Appointment of Chief Administrative Officer
Effective November 15, 2012, the Company appointed Richard Sadowsky, who has been serving as the Companys General Counsel since July 5, 2012, to the additional position of Chief Administrative Officer. Mr. Sadowsky is currently providing services to the Company pursuant to a secondment agreement with SNR Denton US LLP where he is a partner. On November 15, 2012 the Company entered into an employment offer letter with Mr. Sadowsky (the Sadowsky Offer Letter). Pursuant to the Sadowsky Offer Letter, Mr. Sadowsky will become an employee of the Company effective January 1, 2013.
Under the terms of the Sadowsky Offer Letter, Mr. Sadowsky will be entitled to an annual base salary of $285,000. Additionally, in accordance with the terms of the Sadowsky Offer Letter and the Companys 2010 Long-Term Incentive Plan, and subject to approval by the Compensation Committee of the Companys Board of Directors, Mr. Sadowsky is eligible for an award of options to purchase 225,000 shares of the Companys common stock, 25% of which options will vest in equal tranches on each of the first four anniversaries of Mr. Sadowskys employment date, subject to continued employment on such dates, and 75% of which options will vest on the third anniversary of Mr. Sadowskys employment date provided that certain stock price targets are achieved, subject to continued employment on such date. Under the terms of the Sadowsky Offer Letter, Mr. Sadowsky will be eligible to participate in the Companys 2013 Corporate Incentive Plan and is subject to non-disclosure, non-competition and non-solicitation covenants. Furthermore, under the Sadowsky Offer Letter, if the Company terminates Mr. Sadowskys employment without cause, as defined in the Companys Amended and Restated Executive Severance and Change of Control Plan, he would receive six months of continued base salary payments. Mr. Sadowsky, 55 years old, has been with SNR Denton US LLP since 2002.

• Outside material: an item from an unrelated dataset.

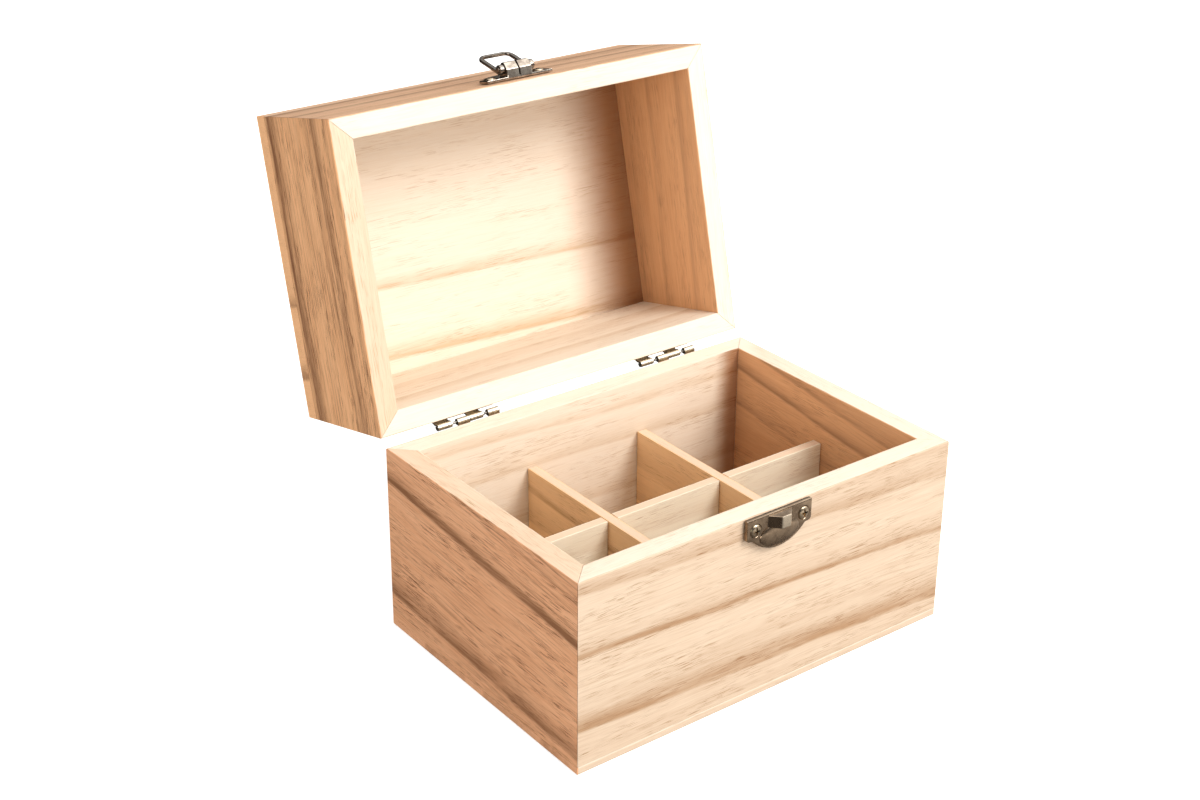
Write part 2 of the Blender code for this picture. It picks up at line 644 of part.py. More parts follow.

The foregoing descriptions of the terms of the Smith Release Agreement, the Stalzer Amendment, the Fong Amendment and the Sadowsky Offer Letter do not purport to be complete and are qualified in their entirety by reference to the full text of such agreements, which are attached hereto as Exhibits 10.1, 10.2, 10.3 and 10.4, respectively, and are incorporated herein by reference.
Item 8.01 Other Items.
On November 15, 2012, the Company issued a press release announcing the matters discussed above under Item 5.02. A copy of the press release is attached hereto as Exhibit 99.1 and is incorporated herein by reference.

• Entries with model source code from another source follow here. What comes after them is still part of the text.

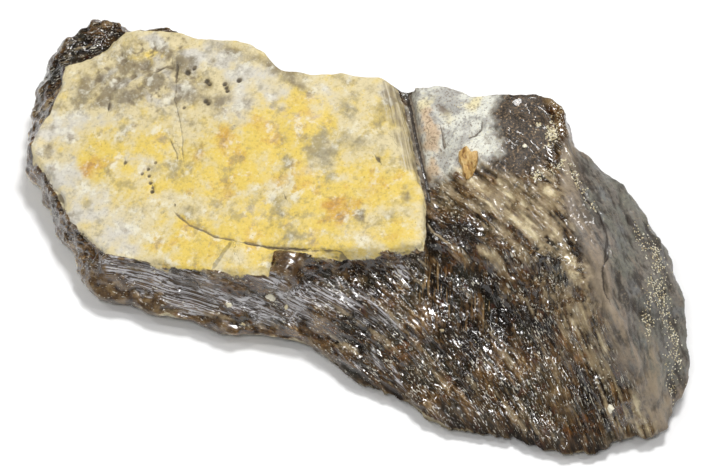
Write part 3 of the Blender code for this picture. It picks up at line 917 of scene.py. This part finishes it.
@dataclass(frozen=True)
class SplitBone:
    """Finish of the dark, glossy inner bone: streaks along the grain, amber and silver among them."""

    black: tuple = shade(20, 15, 10)
    dark: tuple = shade(46, 34, 22)
    brown: tuple = shade(92, 67, 38)
    tan: tuple = shade(152, 122, 80)
    pale: tuple = shade(214, 200, 164)
    amber: tuple = shade(122, 76, 32)
    red: tuple = shade(88, 44, 28)
    olive: tuple = shade(58, 56, 42)
    gold: tuple = shade(222, 206, 166)
    gold_brown: tuple = shade(164, 145, 112)
    silver: tuple = shade(206, 204, 206)
    silver_ground: tuple = shade(84, 75, 67)

    def colour(self, g: Graph) -> Socket:
        """The inner bone's colour.

        Args:
            g: the tree to add to.

        Returns:
            A colour socket.
        """
        place, grain = g.place(), g.grain()
        broad = g.noise(place, 5.0, 3.0)
        wide = g.noise(grain, (4.0, 1.3, 1.6), 4.0, 0.6)
        fine = g.noise(grain, (0.9, 0.34, 0.4), 4.0, 0.7)
        steep = g.noise(g.turned(place, 68.0), (6.0, 0.5, 3.0), 3.0, 0.65)
        fine = g.level(g.eased(g.field("canals"), -1.0, 1.0), fine, steep)
        tone = g.plus(g.times(broad, 0.25), g.times(wide, 0.35), g.times(fine, 0.4), -0.004)
        # Painted shade and light: darker in hollows and paler on ridges, from the hollowness field; the black
        # field darkens too, and painted shade is among its places.
        tone = g.plus(tone, g.times(g.field("hollowness"), -0.3), g.times(g.field("black"), -0.13))
        tones = (self.black, self.dark, self.brown, self.tan, self.pale)
        base = g.ramp(tone, tuple(zip((0.36, 0.45, 0.54, 0.62, 0.7), tones)))
        olive = g.eased(g.noise(place, 4.0, 2.0), 0.5, 0.62)
        base = g.over(base, (self.olive, olive, 0.4))
        red = g.eased(g.noise(place, 1.9, 3.0), 0.6, 0.7)
        base = g.over(base, (self.red, red, 0.4))
        spots = g.noise(place, 1.3, 3.0, 0.6)
        amber = g.plus(g.times(g.field("amber"), 0.7), g.centred(spots, 2.6))
        share = g.times(g.eased(amber, 0.36, 0.9), g.eased(fine, 0.3, 0.6), 0.7)
        base = g.blend(share, base, self.amber)
        rods = g.eased(g.noise(g.turned(place, 68.0), (5.0, 0.34, 3.0), 2.0), 0.58, 0.66)
        rods = g.times(rods, g.eased(g.field("canals"), -0.5, 0.8), g.eased(broad, 0.4, 0.55))
        base = g.over(base, (self.tan, rods, 0.8))
        return self.resin_and_painted_glints(g, self.streaked(g, base))

    def resin_and_painted_glints(self, g: Graph, base: Socket) -> Socket:
        """Adds the honey-brown glassy lobes and the painted glints: pale specks in the colour that stand for
        highlights.

        Args:
            g: the tree to add to.
            base: the colour so far.

        Returns:
            A colour socket.
        """
        place, grain = g.place(), g.grain()
        cloudy = g.noise(place, 1.6, 4.0, 0.6)
        stops = ((0.36, shade(44, 30, 18)), (0.5, shade(88, 66, 40)), (0.62, shade(132, 108, 72)))
        resin = g.eased(g.plus(g.field("resin"), g.centred(cloudy, 0.8)), 0.3, 0.8)
        base = g.over(base, (g.ramp(cloudy, stops), resin, 0.9))
        # Painted glints: pale specks in the colour that stand for highlights, most where the glint field is
        # strong.
        spots = g.noise(grain, (0.62, 0.24, 0.3), 3.0, 0.6)
        where = g.plus(g.times(g.field("glint"), 0.06), g.times(g.noise(place, 1.7, 3.0, 0.6), 0.3))
        spots = g.eased(g.plus(spots, where), 0.785, 0.845)
        return g.over(base, (shade(226, 220, 202), spots, 0.85))

    def streaked(self, g: Graph, base: Socket) -> Socket:
        """Adds the gold streaks of the upper slope and the silver fibres of the front.

        Args:
            g: the tree to add to.
            base: the colour so far.

        Returns:
            A colour socket.
        """
        place, grain = g.place(), g.grain()
        strip = g.noise(grain, (8.0, 1.4, 1.8), 3.0, 0.5)
        mottle = g.noise(place, 0.9, 4.0, 0.65)
        gold = g.plus(g.field("gold"), g.centred(strip, 3.0), g.centred(mottle, 1.2))
        base = g.over(
            base,
            (self.gold_brown, g.eased(gold, 0.2, 0.8), 0.85),
            (self.gold, g.eased(gold, 0.75, 1.3), 0.9),
        )
        bare = g.plus(g.field("silver"), g.centred(g.noise(grain, (5.0, 1.2, 1.4), 4.0), 2.4))
        bare = g.eased(bare, 0.35, 0.95)
        base = g.over(base, (self.silver_ground, bare, 0.6))
        waved = g.shifted(grain, g.centred(g.noise(grain, (9.0, 4.0, 4.0), 1.0), 0.9))
        long = g.eased(g.noise(waved, (20.0, 0.24, 0.34), 2.0, 0.5), 0.5, 0.6)
        short = g.eased(g.noise(waved, (8.0, 0.16, 0.22), 2.0, 0.5), 0.53, 0.62)
        fibres = g.math("MAXIMUM", long, g.times(short, 0.8))
        return g.over(base, (self.silver, fibres, bare, 0.9))


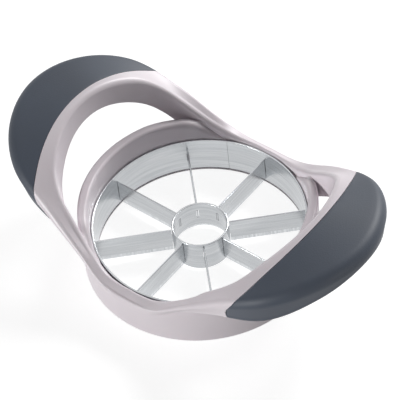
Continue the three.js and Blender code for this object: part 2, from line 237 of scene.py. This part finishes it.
def inner_radius(angle):
    """The rim's inner edge: the bore, a straight strut that leaves it on a tangent, a corner and the loop."""
    away = from_handle(angle)
    if away >= STRUT_ANGLE:
        return BORE_RADIUS
    if CORNER_START < away < CORNER_END:
        along = CORNER_CENTRE.x * math.cos(away) + CORNER_CENTRE.y * math.sin(away)
        return along + math.sqrt(along ** 2 - CORNER_CENTRE.length_squared + LOOP_CORNER ** 2)
    strut = BORE_RADIUS / math.cos(STRUT_ANGLE - away)
    return min(strut, circle_radius(angle, LOOP_REACH, LOOP_RADIUS))


def inner_draft(angle):
    """How far the inner wall leans out from its foot to its top."""
    return INNER_DRAFT * abs(math.cos(angle))


def side_taper(angle):
    """How far the outer side draws in from the crest to its foot, on the struts."""
    return SIDE_TAPER * math.sin(2 * angle) ** 2


def strut_lean(angle):
    """How far the inner edge of a strut's top lies below its crest."""
    off_middle = (from_handle(angle) - STRUT_MIDDLE) / STRUT_SPAN
    return STRUT_LEAN * max(1 - off_middle ** 2, 0) ** 2


def arc(r, z, width, start, end, steps=10, height=None):
    """Points of a round, as (radius from the axis, height). Its height is its width, unless it is given."""
    turns = [mix(start, end, i / steps) for i in range(steps + 1)]
    return [(r + width * math.cos(turn), z + (height or width) * math.sin(turn)) for turn in turns]


def line(start, end, steps):
    """The points between two corners, without the corners."""
    return [(mix(start[0], end[0], i / steps), mix(start[1], end[1], i / steps)) for i in range(1, steps)]


# How many steps each stretch of the rim's skin has, and the numbers of the points where the stretches meet.
TOP_STEPS = 8
ROUND_STEPS = 10
SIDE_STEPS = 6
CREST_START = TOP_STEPS
CREST_END = CREST_START + ROUND_STEPS
UNDER_START = CREST_END + SIDE_STEPS + ROUND_STEPS


def rim_skin(angle):
    """The rim's outside at one angle, from the inner edge of its top over the crest and side to its
    underside, and the round inside that edge."""
    inner = inner_radius(angle)
    outer = outer_radius(angle)
    crest = crest_height(angle)
    lean = strut_lean(angle)
    top = crest + INNER_LIFT * math.sin(angle) ** 4 - lean
    edge = inner + inner_draft(angle)
    side = mix(SIDE_FRONT, SIDE_CORNER, share_at(SIDE_SHARES, angle))
    crest_round = blend(CREST_ROUND, angle)
    lower_round = blend(LOWER_ROUND, angle)
    inner_round = blend(INNER_ROUND, angle) + LEAN_ROUNDING * lean
    inner_top = (edge + inner_round, top)
    inner_foot = (inner, top - blend(INNER_WALL, angle))
    over = arc(outer - crest_round, crest - crest_round, crest_round, QUARTER, 0, ROUND_STEPS)
    under = arc(outer - side_taper(angle) - lower_round, crest - side + lower_round, lower_round,
                0, -QUARTER, ROUND_STEPS)
    skin = [
        inner_top,
        *line(inner_top, over[0], TOP_STEPS),
        *over,
        *line(over[-1], under[0], SIDE_STEPS),
        *under,
        *line(under[-1], inner_foot, TOP_STEPS),
        inner_foot,
    ]
    rounding = arc(edge + inner_round, top - inner_round, inner_round, 2 * QUARTER, QUARTER, ROUND_STEPS)
    return skin, rounding[:-1]


# Outline of the grips
# The frame has a shallow pocket for each grip, so their outline comes here. On top a grip's edge is a circle
# seen from above. It runs out over the crest to a round tip, and the grip turns in a little underneath.
GRIP_REACH = 65.5
GRIP_RADIUS = 90.3
GRIP_THICKNESS = 2.6
GRIP_TIP_THICKNESS = 1.2
GRIP_UNDER = 9.5
GRIP_TIP_LENGTH = 6.0
GRIP_TIP_ROUNDING = 2.6
GRIP_TIP_BEYOND = 2.6
GRIP_TIP_HEIGHT = 0.4
GRIP_ON_CREST = 0.75
GRIP_GAP = 0.12
UPPER_EDGE_POWER = 2
LOWER_EDGE_POWER = 2.6
HALVINGS = 40
SLOPE_REACH = 0.3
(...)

Cautionary Note Regarding Forward-Looking Statements. Except for historical information contained in this Form 8-K and the press release attached as an exhibit hereto, this Form 8-K and the press release contain forward-looking statements which involve certain risks and uncertainties that could cause actual results to differ materially from those expressed or implied by these statements. Please refer to the cautionary note in the press release regarding these forward-looking statements.
Item 9.01 Financial Statements and Exhibits.
Pursuant to the requirements of the Securities Exchange Act of 1934, the registrant has duly caused this report to be signed on its behalf by the undersigned hereunto duly authorized.